One of Olson’s puzzles is attached below. We will publish the solution online on June 15.
An interesting theme is essential
One of the signs of a good crossword puzzle, she says, is that it has a unique theme. One of her recent puzzles has the theme ‘card games.” Many of the longer words and phrases in the puzzle include the names of card games, some of them quite subtly. And she has another in which many of the words and phrases are words for getting fired.
A puzzle without a theme is uninteresting to Olson and she puts a lot of effort into creating original ones.
Her puzzle called Outside Layers has a partly visual theme. All the themed words are around the outside edge of the puzzle, and they are all the names of animals or birds that lay eggs.
New York Times is the standard
Olson says the standard for high quality is the New York Times, which publishes a page of strict specifications for its puzzles.
When Olson does a New York Times puzzle, what is she thinking?
“I am thinking, ‘That is so brilliant and I get such a charge out of it.’ Or I might say, ‘That is kind of cheap, kind of a lame way to clue that word. That has been clued that way so many times, couldn’t they have done it more imaginatively?’

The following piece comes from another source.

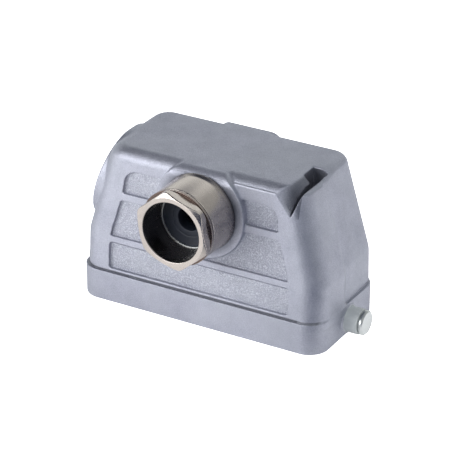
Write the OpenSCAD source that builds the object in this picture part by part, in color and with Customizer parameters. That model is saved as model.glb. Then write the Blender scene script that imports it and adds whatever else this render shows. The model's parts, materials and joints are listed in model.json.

Olson’s tagline on her website is: Always themed, always clever, always Canadian.
Always Canadian content
Canadian content is central to Olson’s crossword work. Although she uses the puzzles in the New York Times and the Los Angeles Times as her model for quality, she does it with a Canadian flavour, “so that you don’t have to know the name of some Republican senator in 1972.”

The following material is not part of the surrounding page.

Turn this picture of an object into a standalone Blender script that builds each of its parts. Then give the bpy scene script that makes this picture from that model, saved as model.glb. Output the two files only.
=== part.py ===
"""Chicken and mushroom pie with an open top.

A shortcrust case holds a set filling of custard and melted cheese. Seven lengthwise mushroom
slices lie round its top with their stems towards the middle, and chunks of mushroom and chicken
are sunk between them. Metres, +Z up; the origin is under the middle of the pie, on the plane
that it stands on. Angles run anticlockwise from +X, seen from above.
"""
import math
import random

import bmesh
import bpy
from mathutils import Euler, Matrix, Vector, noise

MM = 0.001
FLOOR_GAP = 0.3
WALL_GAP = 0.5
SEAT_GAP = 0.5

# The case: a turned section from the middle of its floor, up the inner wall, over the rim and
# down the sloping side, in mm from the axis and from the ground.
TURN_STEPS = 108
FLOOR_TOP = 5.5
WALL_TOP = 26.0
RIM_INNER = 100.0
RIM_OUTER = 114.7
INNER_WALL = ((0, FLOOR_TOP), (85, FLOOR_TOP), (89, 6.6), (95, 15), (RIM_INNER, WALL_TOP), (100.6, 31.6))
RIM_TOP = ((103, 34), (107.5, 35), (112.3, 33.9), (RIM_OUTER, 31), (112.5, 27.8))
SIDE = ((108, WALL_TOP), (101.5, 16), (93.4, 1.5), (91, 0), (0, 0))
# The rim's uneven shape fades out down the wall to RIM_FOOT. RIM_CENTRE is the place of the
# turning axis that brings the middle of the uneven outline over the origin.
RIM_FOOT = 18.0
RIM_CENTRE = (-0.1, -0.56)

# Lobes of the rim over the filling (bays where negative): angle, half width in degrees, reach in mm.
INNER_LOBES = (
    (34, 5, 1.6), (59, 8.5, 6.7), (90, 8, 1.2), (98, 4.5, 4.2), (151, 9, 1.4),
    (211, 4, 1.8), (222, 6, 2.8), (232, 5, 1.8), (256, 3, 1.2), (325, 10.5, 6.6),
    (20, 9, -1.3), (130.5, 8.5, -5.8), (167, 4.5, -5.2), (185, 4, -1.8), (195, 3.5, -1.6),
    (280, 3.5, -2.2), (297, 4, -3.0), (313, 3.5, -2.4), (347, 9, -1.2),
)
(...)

That involves using Canadian spellings, Canadian historical and geographic references, and hockey.
“I try and throw in as many references to the CBC as I can. If there is an opportunity to use a Canadian reference I’ll do it, but not at the expense of the quality of the puzzle.”
Starting a new puzzle
Olson starts a new puzzle by first coming up with a theme. Then she uses a computer program that presents her with a grid of blank squares. She types in the answers for the themed questions.
“Then I look at those and I might say, ‘hmm, there is a ‘j’ there. Well I don’t want a word that that ends in ‘j’ because it does not happen in English, so I have to be strategic. I want the block to go on top of that letter so that the word will start with a j and not end with one.’”
After filling in the themed words, it’s fair game, sticking to the standards of the best puzzles, and to Canadian content as much as possible.
What does she like most about creating crosswords?
“The brainwork. I feel like I am doing a puzzle when I am making one.”